TREASURIES-U.S. bonds little changed as post-Yellen rally fades

Richard Leong and Wanfeng Zhou
Friday, 15 Nov 2013 | 3:33 PM ET

* Record highs on Wall Street reduce bonds' appeal

* Data hint U.S. manufacturing sector decelerating

* U.S. overnight repo rates rise to three-week high

* Bond funds worldwide saw outflow in latest week -BAML

NEW YORK, Nov 15 (Reuters) - U.S. Treasury debt prices were little changed on Friday after the fading of a rally sparked by Federal Reserve Chair nominee Janet Yellen, who said the U.S. central bank will likely cling to its stimulative monetary policy. Safe-haven demand for government debt also suffered as major Wall Street stock indexes hit intraday record highs a day after Yellen's testimony at a Senate panel hearing on her nomination. On light trading volume, prices of benchmark 10-year Treasury notes were little changed on the day at 100-13/32 to yield 2.703 percent, while the 30-year bond was up 2/32 in price at 99-6/32 for a yield of 3.797 percent. "The equity market is taking direction from Yellen's dovish remarks. They're taking away some support for bonds," said Larry Milstein, head of government and agencies trading at R.W. Pressprich & Co. in New York. Treasuries prices had climbed after Yellen, in her prepared remarks released late Wednesday, said the central bank has "more work to do," which dampened expectations of a pullback in stimulus in December. But the gains faded after a weak $16 billion 30-year bond auction on Thursday following the hearing. "Bonds are really listless today," said Mary Beth Fisher, head of U.S. interest rates strategy at SG Corporate & Investment Banking in New York. "The market has reversed the gains from Yellen." Despite Friday's move lower, bonds this week recouped about a third of the losses tied to the encouraging October jobs report a week ago. On the week, the 10-year and 30-year yields were on track to fall 4 basis points. They rose 13 basis points and 15 basis points last week, respectively. Friday's disappointing data on manufacturing supported Yellen's case for further stimulus. U.S. industrial output unexpectedly fell 0.1 percent in October, while the New York Fed said its gauge on regional manufacturing showed a contraction for the first time in six months.

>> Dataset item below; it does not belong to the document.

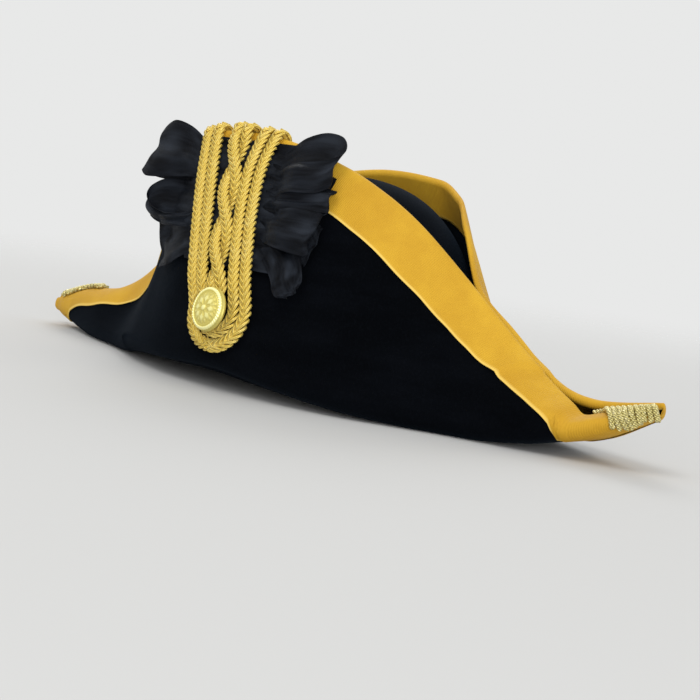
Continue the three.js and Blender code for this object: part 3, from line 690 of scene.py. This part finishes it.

The Fed on Friday bought $917 million of Treasuries due in February 2025 to February 2031 as part of its latest stimulus program. The Fed purchase, together with the mildly weak data, mitigated pressure from this week's $70 billion in coupon-bearing supply, which bond dealers will likely resell into the open market in coming days. Dealers' demand to fund their Treasuries purchases this week has increased overnight borrowing costs in the repurchase agreement market. They were last quoted at 0.14-0.18 percent, which was the highest level in about three weeks. This compared with 0.11-0.14 percent late on Thursday. While Fed and other major central banks have signaled they will persist with easy money policies, investors have not jumped back into bonds since their dramatic summer sell-off. Investors pulled $2.7 billion from bond funds worldwide in the latest week, bringing the outflows from them to $85 billion since June, according to a Bank of America Merrill Lynch Global Research report released on Friday.